Because of these changes, the NOC’s time has come. In fact, according to Michal Siwinski and Frank Schirrmeister, respectively the CMO and the Vice President for Solutions & Business Development at Arteris, the inflection point for NOCs really began around 2010 or 2012 with the transition to the 28nm process node, which coincides nicely with the rise in the number of cores per chip shown in Figure 1. That’s when complexity reached the point where NOCs really started to make sense.
NOCs certainly simplify SoC design at the architectural level. To paraphrase an old Tommy Dorsey song, “The Music Goes Round and Round”:
I put the packets through here
The data goes ’round and around
And it comes out here
In other words, once you’ve strung the NOC around the chip, packet transfer between IP blocks sort of happens by magic, although I doubt Arteris would agree with that simplification.
However, too much of even a good thing can become a problem and, as the number of IP blocks on an SoC have climbed, so have the challenges of designing with a NOC. Today, an SoC can include four, eight, or more homogeneous or heterogeneous CPU cores, a GPU (graphics processing unit), an NPU (neural processing unit), an ISP (image signal processor), multiple DSPs, several Ethernet and PCIe port controllers, a few USB port controllers, multiple ROM and RAM blocks, and multiple DDR controllers. These IP cores often need to communicate with several other IP cores, especially the memory and I/O blocks.
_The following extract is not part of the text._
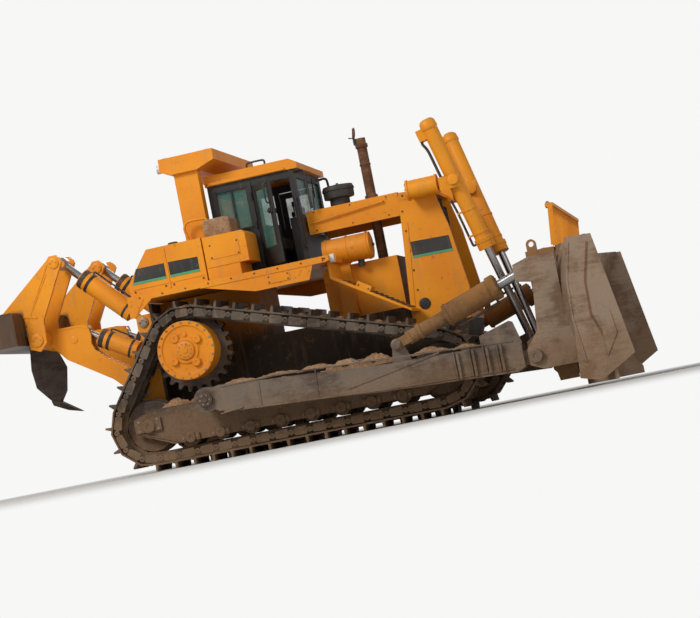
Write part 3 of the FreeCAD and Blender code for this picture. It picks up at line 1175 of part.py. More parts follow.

The result is a major traffic headache, which can present a significant challenge when architecting a NOC that meets all of the SoC’s functional requirements.
According to Arteris, today’s most complex SoCs contain multiple NoCs that can consume as much as 10-12 percent of the SoC’s silicon real estate. However, that real estate isn’t contained in one neat bundle. It’s spread all over the chip, as shown in Figure 2.
Figure 2: A NOC may need to span the entire SoC, which can present challenges when closing timing. Image credit: Arteris
Because the NOC must stretch completely across the SoC, physical effects – especially delay – become more than noticeable and can prevent timing closure. When timing fails to close, the design goes back to the SoC architect, who often needs to insert NOC pipelines or expand existing NOC pipelines to accommodate the long delays when traversing the great vastness of the SoC. This redesign initiates another design cycle, which may just require a new placement and routing or may force the regeneration of RTL, followed by new gate-level design and a new physical layout. These forced design iterations can take weeks.
Naturally, Arteris now has an answer to this challenge. It’s called FlexNOC 5 and is the latest iteration of the company’s NOC IP. Although there are several new features in this latest FlexNOC incarnation, the big change, according to Arteris, is that the IP is now physically aware. However, this is not a reference to some sort of AI-enabled sentience. Instead, the Arteris Magillem Connectivity tool used to develop NOCs based on the FlexNOC 5 IP has become aware of physical layout information with the ability to read LEF (Library Exchange Format) and DEF (Design Exchange Format) files. As Schirrmeister noted during a discussion, logic synthesis tools gained physical awareness about ten years ago, driven by similar design challenges. Now the Arteris NOC design tools get the same capability.
One more interesting fact arose during my discussion with Siwinski and Schirrmeister. Although we may think of an SoC as having only one on-chip NOC, which might have been true several years ago, today’s more complex automotive, consumer, and enterprise SoCs need to interconnect hundreds of on-chip IP blocks and average 5 to 7 NOCs. Some have as many as 30 NOCs according to Siwinski and Schirrmeister. Those numbers boggle my mind, but they certainly make sense given the block-level complexity that is possible with SoC design in the eras of FinFETs and Angstroms.
3 thoughts on “I hear you NOCing, But Can You Close Timing?”
Timing closure applies to clocked/synchronous designs/chips. The rest of the world has known for decades/forever: Everything does not run synchronously, so there are synchronizing mechanisms(clock domain crossings?) and various bus flavors.
Sad to say that the pitiful “tool chains” available today have no capability to combine modules to form a system beyond instantiating a module, and absolutely no debug capability.
NO! simulation that just creates waves is just a beginning.
It is sickening that the tools ignore everything that cannot be synthesized(by their own weak kneed tools)
Welcome to the real world, Steve.
Meanwhile on the software side here are compilers, IDEs, and any number of languages in competition.
In myy day we drew block diagrams, second level logic diagrams, pencil and paper simulation, manual synthesis, etc. That was good enough to put men on the moon and bring them back.
It is time to wake-up.
Thanks for the welcome, Karl Stevens, but I am pretty sure I already was in the real world. I’ve worked for EDA and silicon IP companies since 1982 and am pretty familiar with the ebb and flow of design tools for ASIC, SoC, and FPGA design.
Sorry, Steve. I did not mean you personally, rather I meant the EDA tool developers.
I am frustrated because the EDA world keeps doing things the same way over and over expecting different results.
Their attitude seems to be if they cannot synthesize it, then you don’t need it. Meanwhile FSMs and spread sheets are used to try and do what has to be done and they cannot do it.
SystemC, HLS, etc. have been and still are disappointments. There is a better way but there has been so much brainwashing that no one even wants to think about what a poor job the tools do.
For example, timing analysis should not be the first step nor should synthesis. Design first, debug second…
I was one of the first users of EDA and what I see today is not much improved, hence my attitude.
Back then it was a big deal to actually print logic diagrams and generate artwork for printed circuits using a computer. And the tools don’t do much more than that, meanwhile whole systems are being put on chips.